Now consider Company B, with current assets of $90,000 and current liabilities of $120,000. Its current ratio is 0.75. That suggests more short-term obligations than short-term resources. However, before concluding that the business is distressed, an accountant should ask additional questions: Is inventory turning rapidly? Are collections strong? Does the business have a revolving line of credit? Are large liabilities tied to a seasonal cycle? Ratios guide inquiry, but they do not replace judgment.

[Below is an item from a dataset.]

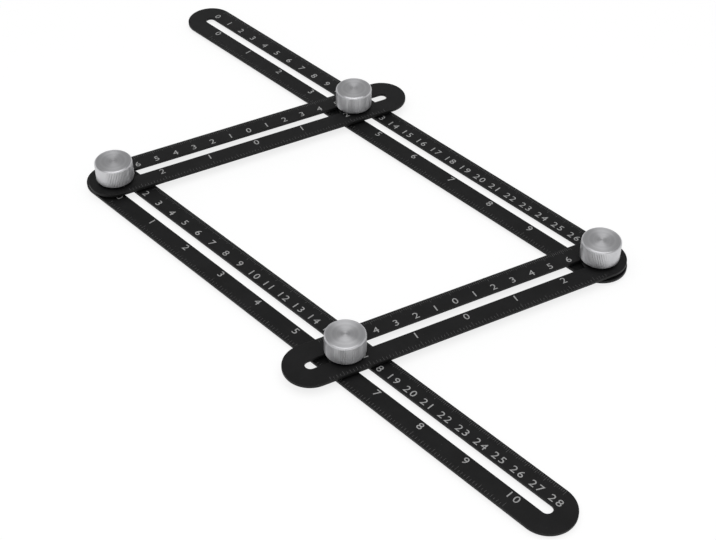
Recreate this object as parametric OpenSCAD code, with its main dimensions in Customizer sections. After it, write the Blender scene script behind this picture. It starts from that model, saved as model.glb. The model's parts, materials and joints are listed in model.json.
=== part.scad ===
// Multi-angle folding ruler. Two long and two short slotted arms cross at four clamp screws,
// each closed by a round knob, so that the frame folds, slides and locks at any angle.
// Millimetres. +X runs along the long arms and +Z is up from the table. The origin lies on the
// table, midway between the outermost ends of the arms. A corner is named for its two arms:
// front or rear for the long one, left or right for the short one.

/* [Arms] */
// Width of every arm
arm_w = 25; // [20:0.5:32]
// Thickness of every arm
arm_t = 1.5; // [1:0.1:3]
// Distance between the two end centres of a long arm
long_cc = 280; // [200:1:400]
// Distance between the two end centres of a short arm
short_cc = 148; // [136:1:200]
// Chamfer along every edge of the arms
arm_chamfer = 0.25; // [0.1:0.05:0.4]

/* [Layout] */
// Angle from the long arms to the short arms, as the ruler lies
fold_angle = 73; // [15:1:165]
// Distance between the two screws of a long arm
long_span = 162.9; // [100:0.1:190]
// Distance between the two screws of a short arm
short_span = 131; // [98:0.5:134]
// From the front arm's left end centre to its left screw
front_left_inset = 3.2; // [0.8:0.1:20]
// From the rear arm's right end centre to its right screw
rear_right_inset = 0.8; // [0.8:0.1:20]
// From the left arm's front end centre to its front screw
left_front_inset = 0.7; // [0.1:0.1:8]
// From the right arm's rear end centre to its rear screw
right_rear_inset = 0.3; // [0.1:0.1:8]

/* [Clamp screws] */
// Diameter over the M5 thread
screw_d = 4.9; // [3.9:0.1:6]
// Diameter of the flat round head
head_d = 13; // [9:0.5:18]
// Thickness of the head
head_t = 1.6; // [1:0.1:3]
// Chamfer round the head's foot
head_chamfer = 0.4; // [0.1:0.1:0.8]
// How much wider the neck's round sides are than the screw
neck_extra = 0.7; // [0.4:0.1:1]
// How far the neck stays below the arm's top face
neck_drop = 0.1; // [0.05:0.05:0.3]
// How far the screw reaches up into the knob
screw_reach = 6.8; // [4:0.1:8]
// Chamfer on the screw's tip
tip_chamfer = 0.5; // [0.2:0.1:0.8]

/* [Washers] */
// Diameter of the spacer washer between two arms
spacer_d = 16; // [10:0.5:20]
// Thickness of the spacer washer
spacer_t = 1.2; // [0.6:0.1:2]
// Diameter of the washer under the knob
washer_d = 15; // [10:0.5:20]
// Thickness of the washer under the knob
washer_t = 1; // [0.6:0.1:2]
// Chamfer on the rims of both washers
washer_chamfer = 0.15; // [0.05:0.05:0.25]

/* [Knobs] */
// Diameter of a knob
knob_d = 18.5; // [15:0.5:24]
// Height of a knob
knob_h = 10; // [9.5:0.5:14]
// Chamfer round the knob's top
knob_top_chamfer = 0.7; // [0.3:0.1:1]
// Chamfer round the knob's foot
knob_foot_chamfer = 0.5; // [0.3:0.1:1]

/* [Clearances] */
// From a screw's thread to each side of a slot
screw_slot_gap = 0.15; // [0.1:0.05:0.3]
// From the flats of a screw's neck to each side of the slot it slides in
neck_slot_gap = 0.1; // [0.05:0.05:0.2]
// From a screw to a bore that turns on it
turn_gap = 0.05; // [0.02:0.01:0.1]
// From the screw's tip to the end of the knob's bore
bore_end_gap = 0.7; // [0.3:0.1:1]

/* [Hidden] */
$fn = 96;

black_anodised = [0.09, 0.09, 0.095];
turned_aluminium = [0.74, 0.74, 0.76];
plated_steel = [0.60, 0.60, 0.62];
black_nylon = [0.14, 0.14, 0.14];

// Widths that the pieces share
arm_r = arm_w / 2;
slot_w = screw_d + 2 * screw_slot_gap;
neck_w = slot_w - 2 * neck_slot_gap;
neck_d = screw_d + neck_extra;
turning_bore_r = screw_d / 2 + turn_gap;
cut_past = 0.5;

// Heights of the stack at a corner, from the table up
long_arm_z = head_t;
spacer_z = long_arm_z + arm_t;
short_arm_z = spacer_z + spacer_t;
washer_z = short_arm_z + arm_t;
knob_z = washer_z + washer_t;
screw_top_z = knob_z + screw_reach;
bore_depth = screw_reach + bore_end_gap;

// Plan of the frame, from the front arm's left end centre
short_dir = [cos(fold_angle), sin(fold_angle)];
front_left = [front_left_inset, 0];
front_right = front_left + [long_span, 0];
rear_left = front_left + short_span * short_dir;
rear_right = front_right + short_span * short_dir;
front_arm_start = [0, 0];
rear_arm_start = rear_right + [rear_right_inset - long_cc, 0];
left_arm_start = front_left - left_front_inset * short_dir;
right_arm_start = rear_right + (right_rear_inset - short_cc) * short_dir;

// The outermost ends of the arms, which set the origin
end_centres = [
    for (start = [front_arm_start, rear_arm_start]) each [start, start + [long_cc, 0]],
    for (start = [left_arm_start, right_arm_start]) each [start, start + short_cc * short_dir]
];
end_xs = [for (e = end_centres) e.x];
end_ys = [for (e = end_centres) e.y];
centre = [(min(end_xs) + max(end_xs)) / 2, (min(end_ys) + max(end_ys)) / 2];

// A height on the plan, measured from the origin
module at(place, z) {
    translate([place.x - centre.x, place.y - centre.y, z]) children();
}

// A half section run from one end centre to the other and turned round both ends
module run_round(length, half_section) {
    for (x = [0, length]) translate([x, 0, 0]) rotate_extrude() polygon(half_section);
    other_half = [for (i = [len(half_section) - 1:-1:0]) [-half_section[i].x, half_section[i].y]];
    rotate([90, 0, 90]) linear_extrude(length) polygon(concat(half_section, other_half));
}

// Half section of a flat bar with all its edges chamfered
function bar_half(half_w, t, chamfer) = [
    [0, 0], [half_w - chamfer, 0], [half_w, chamfer],
    [half_w, t - chamfer], [half_w - chamfer, t], [0, t]
];

// Half section of a slot cutter that flares out through both faces
function slot_half(half_w, t, chamfer, past) = [
    [0, -past], [half_w + chamfer + past, -past], [half_w, chamfer],
    [half_w, t - chamfer], [half_w + chamfer + past, t + past], [0, t + past]
];

// An arm lies from its start along +X, with one slot from end centre to end centre
module slotted_arm(length) {
    color(black_anodised) difference() {
        run_round(length, bar_half(arm_r, arm_t, arm_chamfer));
        run_round(length, slot_half(slot_w / 2, arm_t, arm_chamfer, cut_past));
    }
}

// Flat head, then a neck whose two flats keep it from turning in the long arm's slot, then the thread
module clamp_screw() {
    neck_top = long_arm_z + arm_t - neck_drop;
    color(plated_steel) {
        rotate_extrude() polygon([
            [0, 0], [head_d / 2 - head_chamfer, 0], [head_d / 2, head_chamfer],
            [head_d / 2, head_t], [0, head_t]
        ]);
        intersection() {
            cylinder(d = neck_d, h = neck_top);
            translate([-neck_d, -neck_w / 2, 0]) cube([2 * neck_d, neck_w, neck_top]);
        }
        rotate_extrude() polygon([
            [0, 0], [screw_d / 2, 0], [screw_d / 2, screw_top_z - tip_chamfer],
            [screw_d / 2 - tip_chamfer, screw_top_z], [0, screw_top_z]
        ]);
    }
}

// A ring with chamfered rims that turns on the screw
module washer(diameter, thickness) {
    rim = diameter / 2;
    color(black_nylon) rotate_extrude() polygon([
        [turning_bore_r, 0], [rim - washer_chamfer, 0], [rim, washer_chamfer],
        [rim, thickness - washer_chamfer], [rim - washer_chamfer, thickness],
        [turning_bore_r, thickness]
    ]);
}

// A turned cylinder with a blind threaded bore in its foot
module knob() {
    rim = knob_d / 2;
    color(turned_aluminium) rotate_extrude() polygon([
        [turning_bore_r, 0], [rim - knob_foot_chamfer, 0], [rim, knob_foot_chamfer],
        [rim, knob_h - knob_top_chamfer], [rim - knob_top_chamfer, knob_h],
        [0, knob_h], [0, bore_depth], [turning_bore_r, bore_depth]
    ]);
}

module front_long_arm() at(front_arm_start, long_arm_z) slotted_arm(long_cc);
module rear_long_arm() at(rear_arm_start, long_arm_z) slotted_arm(long_cc);
module left_short_arm() at(left_arm_start, short_arm_z) rotate(fold_angle) slotted_arm(short_cc);
module right_short_arm() at(right_arm_start, short_arm_z) rotate(fold_angle) slotted_arm(short_cc);

module front_left_screw() at(front_left, 0) clamp_screw();
module rear_left_screw() at(rear_left, 0) clamp_screw();
module rear_right_screw() at(rear_right, 0) clamp_screw();
module front_right_screw() at(front_right, 0) clamp_screw();

module front_left_spacer_washer() at(front_left, spacer_z) washer(spacer_d, spacer_t);
module rear_left_spacer_washer() at(rear_left, spacer_z) washer(spacer_d, spacer_t);
module rear_right_spacer_washer() at(rear_right, spacer_z) washer(spacer_d, spacer_t);
module front_right_spacer_washer() at(front_right, spacer_z) washer(spacer_d, spacer_t);

module front_left_knob_washer() at(front_left, washer_z) washer(washer_d, washer_t);
module rear_left_knob_washer() at(rear_left, washer_z) washer(washer_d, washer_t);
module rear_right_knob_washer() at(rear_right, washer_z) washer(washer_d, washer_t);
module front_right_knob_washer() at(front_right, washer_z) washer(washer_d, washer_t);

module front_left_knob() at(front_left, knob_z) knob();
module rear_left_knob() at(rear_left, knob_z) knob();
module rear_right_knob() at(rear_right, knob_z) knob();
module front_right_knob() at(front_right, knob_z) knob();

front_long_arm();
rear_long_arm();
left_short_arm();
right_short_arm();
front_left_screw();
rear_left_screw();
rear_right_screw();
front_right_screw();
front_left_spacer_washer();
rear_left_spacer_washer();
rear_right_spacer_washer();
front_right_spacer_washer();
front_left_knob_washer();
rear_left_knob_washer();
rear_right_knob_washer();
front_right_knob_washer();
front_left_knob();
rear_left_knob();
rear_right_knob();
front_right_knob();
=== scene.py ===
"""Looks of a multi-angle folding ruler: slotted arms, printed scales, knobs, screws and washers.

Lengths are in metres.
"""
import json
import logging
import math
from dataclasses import dataclass
from enum import Enum

import bpy
import numpy as np
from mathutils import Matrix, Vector

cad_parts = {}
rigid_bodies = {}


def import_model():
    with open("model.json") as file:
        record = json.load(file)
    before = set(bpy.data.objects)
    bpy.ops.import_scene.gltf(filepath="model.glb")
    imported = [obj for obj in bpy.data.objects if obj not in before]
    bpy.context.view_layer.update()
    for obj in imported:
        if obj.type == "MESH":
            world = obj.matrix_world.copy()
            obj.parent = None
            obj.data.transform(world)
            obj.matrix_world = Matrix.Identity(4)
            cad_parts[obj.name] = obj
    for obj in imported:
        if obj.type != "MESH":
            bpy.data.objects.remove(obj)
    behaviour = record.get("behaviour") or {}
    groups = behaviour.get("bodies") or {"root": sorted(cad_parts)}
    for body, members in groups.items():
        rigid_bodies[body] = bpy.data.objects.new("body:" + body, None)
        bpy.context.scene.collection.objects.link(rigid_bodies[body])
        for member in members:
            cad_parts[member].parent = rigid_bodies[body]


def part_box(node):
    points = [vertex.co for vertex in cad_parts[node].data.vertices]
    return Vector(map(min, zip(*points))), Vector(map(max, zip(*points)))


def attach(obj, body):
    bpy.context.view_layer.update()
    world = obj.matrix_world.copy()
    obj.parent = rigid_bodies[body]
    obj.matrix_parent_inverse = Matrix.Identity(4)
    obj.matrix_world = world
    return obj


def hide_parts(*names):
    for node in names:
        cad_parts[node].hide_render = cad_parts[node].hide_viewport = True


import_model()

Array = np.ndarray
Triple = tuple[float, float, float]
Material = bpy.types.Material
Node = bpy.types.Node
Piece = bpy.types.Object
Socket = bpy.types.NodeSocket
NO_QUADS = np.zeros((0, 4), int)
NO_TRIANGLES = np.zeros((0, 3), int)
MM = 0.001
ONE_INCH = 0.0254
TURN = 2 * math.pi
CORNERS = ("front_left", "rear_left", "rear_right", "front_right")
UV_MAP = "round_and_along"
log = logging.getLogger("ruler")

# Points on a rounded corner's arc, its points with one support on each side, and the supports' reach
ARC_POINTS = 5
CORNER_POINTS = ARC_POINTS + 2
SUPPORT_REACH = 1.6
# Decimals that tell places on a profile apart, and the least gap between them as a share of a step
DECIMALS = 9
LEAST_GAP = 0.1
# Share of the UV map's height that the fan at a pole takes
CAP_SHARE = 0.01
# A length and a sine that are as good as none
HAIR = 1e-7
LEAST_SINE = 1e-6
# The print's thickness, half of it above the arm's face
PRINT_THICKNESS = 0.02 * MM
# The usual range of a noise, and the colour sockets of a Mix node
NOISE_LOW, NOISE_HIGH = 0.3, 0.7
MIX_A, MIX_B, MIX_RESULT = 6, 7, 2


# Shapes, worked out as whole arrays


@dataclass
class Shape:
    """A surface on its way into a mesh.

    points is (n, 3). quads and triangles index into it. corner_uv holds one (u, v) for each corner of
    each face, quads first. marks are numbers per point that a material reads by name.
    """

    points: Array
    quads: Array
    triangles: Array
    corner_uv: Array
    marks: dict[str, Array]

    def outward(self) -> "Shape":
        """Turn the faces outwards.

        The signed volume is a sixth of the sum of a . (b x c) over the triangles of the faces, and it is
        negative where they face inwards.

        Returns:
            The shape itself, with every face's corners in the right order.
        """
        halves = [self.quads[:, [0, 1, 2]], self.quads[:, [0, 2, 3]], self.triangles]
        a, b, c = np.moveaxis(self.points[np.concatenate(halves)], 1, 0)
        if np.einsum("ij,ij->", a, np.cross(b, c)) < 0:
            cut = 4 * len(self.quads)
            self.quads = self.quads[:, ::-1]
            self.triangles = self.triangles[:, ::-1]
            fours = self.corner_uv[:cut].reshape(-1, 4, 2)[:, ::-1].reshape(-1, 2)
            threes = self.corner_uv[cut:].reshape(-1, 3, 2)[:, ::-1].reshape(-1, 2)
            self.corner_uv = np.concatenate([fours, threes])
        return self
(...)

Common mistakes when calculating current ratio

  • Including long-term assets such as equipment, buildings, or intangible assets in current assets
  • Using total liabilities instead of only current liabilities
  • Ignoring the current portion of long-term debt
  • Assuming a high current ratio is always positive
  • Failing to evaluate the quality of receivables and inventory
  • Comparing businesses from unrelated industries without context

What is a good current ratio?

There is no universal perfect number, but many analysts consider a ratio around 1.5 to 2.0 as a practical comfort zone for many businesses. Ratios below 1.0 often deserve closer review, while ratios above 3.0 may indicate idle resources that could potentially be reinvested more effectively. Still, the best answer depends on the operating cycle, financing strategy, and peer norms. A subscription software company, a supermarket, and a construction contractor may all have different optimal liquidity profiles.

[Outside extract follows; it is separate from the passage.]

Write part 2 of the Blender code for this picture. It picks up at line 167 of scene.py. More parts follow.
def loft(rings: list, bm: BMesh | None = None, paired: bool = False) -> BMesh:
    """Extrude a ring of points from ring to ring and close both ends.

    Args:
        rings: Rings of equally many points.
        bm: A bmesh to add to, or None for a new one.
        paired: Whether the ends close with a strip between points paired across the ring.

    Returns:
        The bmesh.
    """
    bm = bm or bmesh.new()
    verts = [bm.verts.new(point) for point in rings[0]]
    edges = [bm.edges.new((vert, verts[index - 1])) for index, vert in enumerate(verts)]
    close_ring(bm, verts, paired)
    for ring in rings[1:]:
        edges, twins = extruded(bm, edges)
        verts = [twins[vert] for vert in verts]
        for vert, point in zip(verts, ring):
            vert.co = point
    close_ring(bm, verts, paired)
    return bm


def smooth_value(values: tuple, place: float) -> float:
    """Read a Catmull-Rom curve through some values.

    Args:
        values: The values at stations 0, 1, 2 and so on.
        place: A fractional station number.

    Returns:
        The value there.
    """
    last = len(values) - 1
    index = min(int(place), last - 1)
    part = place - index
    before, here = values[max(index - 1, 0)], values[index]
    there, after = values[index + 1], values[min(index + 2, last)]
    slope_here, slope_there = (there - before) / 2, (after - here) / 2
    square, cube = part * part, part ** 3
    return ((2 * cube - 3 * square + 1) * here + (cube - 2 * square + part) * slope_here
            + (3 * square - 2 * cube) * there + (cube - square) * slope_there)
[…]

How lenders and investors use it

Lenders use the current ratio to assess whether a borrower is likely to meet near-term obligations. Investors use it to evaluate financial resilience, especially when analyzing earnings quality and cash management. Credit analysts usually pair the ratio with cash flow, debt service metrics, and turnover ratios. Internal finance teams use the same metric to manage working capital and support budgeting, purchasing, and inventory policy decisions.

How to improve current ratio

  1. Accelerate accounts receivable collection.
  2. Reduce unnecessary inventory holdings.
  3. Refinance short-term obligations into longer-term debt where appropriate.
  4. Build cash reserves from operating cash flow.
  5. Control accrued expenses and tighten purchasing discipline.
  6. Review vendor terms and customer payment policies.

That said, improving the number for appearance alone is not the goal. Effective liquidity management should improve the business’s actual ability to fund operations, not simply create a better-looking ratio at reporting date.

Where to find authoritative accounting references

Final takeaway

If you want to know how to calculate current ratio in accounting, the formula is straightforward: current assets divided by current liabilities. The real skill lies in identifying the right balance-sheet items, interpreting the output in context, comparing it over time, and using it alongside other liquidity and performance indicators. A good accountant looks beyond the headline number to evaluate asset quality, payment timing, seasonality, and the underlying economics of the business. Used properly, the current ratio is a powerful, simple, and practical tool for short-term financial analysis.